Musterbeispiel ist, wenn auch etwas klischeehaft, der Saisonarbeiter aus Rumänien oder Polen in der Landwirtschaft: Auch er hat Anspruch auf Kindergeld, selbst wenn die Kinder in der Heimat geblieben sind. Nicht anders als der Banker, der einen Job in Luxemburg annimmt, ohne seine Familie mitzunehmen.

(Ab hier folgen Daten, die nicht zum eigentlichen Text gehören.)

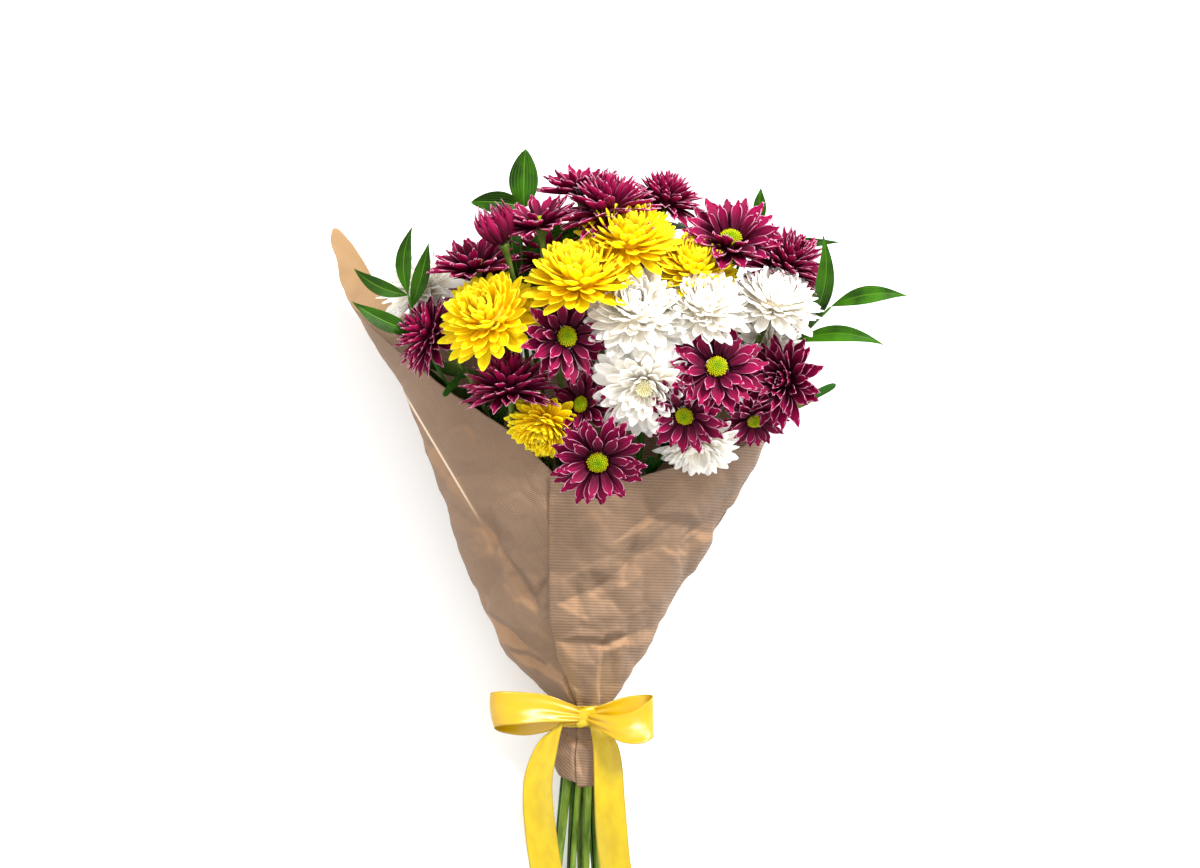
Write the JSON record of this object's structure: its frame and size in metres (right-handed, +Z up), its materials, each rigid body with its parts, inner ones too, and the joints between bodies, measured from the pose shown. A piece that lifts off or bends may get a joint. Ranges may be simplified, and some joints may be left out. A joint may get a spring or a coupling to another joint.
{
  "type": "chrysanthemum bouquet",
  "caption": "Hand-tied bouquet of magenta, yellow and white spray chrysanthemums with green foliage, in a kraft paper cone with a yellow satin bow, lying on its back.",
  "frame": {"origin": "middle of the flat spot that the paper rests on, 190 mm from the tie towards the flowers", "axes": "+Y along the stems from the cut ends to the flowers, +X across the bouquet to its right as seen from above with the flowers at the top, +Z up from the surface it lies on"},
  "size_m": [0.4353, 0.647, 0.2285],
  "materials": {
    "paper": "matt brown kraft paper with a fine rib",
    "ribbon": "bright yellow satin, smooth with soft highlights",
    "stem": "mid green stems and matt lobed leaves",
    "leaf": "glossy dark green leaves with fine parallel veins",
    "magenta_petals": "deep wine petals, paler at their edges",
    "yellow_petals": "bright yellow petals",
    "white_petals": "white petals, cream in their depths",
    "lime_disc": "lime green disc of florets",
    "cream_disc": "cream disc of florets"
  },
  "bodies": {
    "root": {"flower_back_left": "magenta_petals", "flower_back_middle": "magenta_petals", "flower_back_right": "magenta_petals", "flower_cream": "white_petals", "flower_far_right": "magenta_petals", "flower_far_upper_right": "magenta_petals", "flower_front": "magenta_petals", "flower_front_disc": "lime_disc", "flower_front_right": "magenta_petals", "flower_front_right_disc": "lime_disc", "flower_half_open": "magenta_petals", "flower_left": "magenta_petals", "flower_left_low": "magenta_petals", "flower_left_top": "magenta_petals", "flower_middle": "magenta_petals", "flower_middle_disc": "lime_disc", "flower_right": "magenta_petals", "flower_right_disc": "lime_disc", "flower_right_shaded": "magenta_petals", "flower_right_shaded_disc": "lime_disc", "flower_shaded": "magenta_petals", "flower_shaded_disc": "lime_disc", "flower_top": "magenta_petals", "flower_top_low": "magenta_petals", "flower_top_right": "magenta_petals", "flower_upper_left": "magenta_petals", "flower_upper_right": "magenta_petals", "flower_white_back": "white_petals", "flower_white_far_right": "white_petals", "flower_white_left": "white_petals", "flower_white_low": "white_petals", "flower_white_middle": "white_petals", "flower_white_open": "white_petals", "flower_white_open_disc": "cream_disc", "flower_white_right": "white_petals", "flower_yellow_left": "yellow_petals", "flower_yellow_low": "yellow_petals", "flower_yellow_right": "yellow_petals", "flower_yellow_shaded": "yellow_petals", "flower_yellow_top": "yellow_petals", "foliage_sprig_back": "leaf", "foliage_sprig_left": "leaf", "foliage_sprig_right": "leaf", "foliage_sprig_top": "leaf", "magenta_spray_back": "stem", "magenta_spray_left": "stem", "magenta_spray_middle": "stem", "magenta_spray_right": "stem", "magenta_spray_top": "stem", "magenta_spray_upper_left": "stem", "magenta_spray_upper_right": "stem", "paper_wrap": "paper", "satin_ribbon": "ribbon", "white_spray_back": "stem", "white_spray_middle": "stem", "white_spray_right": "stem", "yellow_spray_left": "stem", "yellow_spray_top": "stem"}
  },
  "joints": []
}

Für Schlagzeilen hatte die Familienkasse allerdings durchaus schon gesorgt - vor allem, wenn Zahlungen monatelang auf sich warten ließen oder Unterlagen angeblich nie eingegangen waren. Dank eines konsequenten Fehlermanagements sei es allerdings gelungen, versichert Bunk, die Zahl der Pannen und Beschwerden in den vergangenen drei Jahren zu halbieren - auf zuletzt rund 2500 im Jahr.
Vorbild Hamburg
Neben weniger Pannen und Beschwerden sieht der Familienkassen-Leiter aber noch ehrgeizigere Ziele, vor allem einen noch besseren Service. Bei den elektronischen Angeboten sieht er die Familienkasse schon gut aufgestellt, etwa mit einer Videoberatung zum Kinderzuschlag und einem interaktiven Kinderzuschlag-Lotsen: "Der hilft schnell und einfach festzustellen, ob ein Anspruch besteht, und wurde allein im ersten Quartal 2020 über vier Millionen Mal aufgerufen", berichtet Bunk. Besonders zukunftsträchtig seien aber Kooperationen wie beispielsweise in Hamburg: Dort geht mit einem einzigen Antrag, den Eltern in der Geburtsklinik ausfüllen, alles Hand in Hand - von der Geburtsurkunde und dem Familienstammbuch bis zum Kindergeld.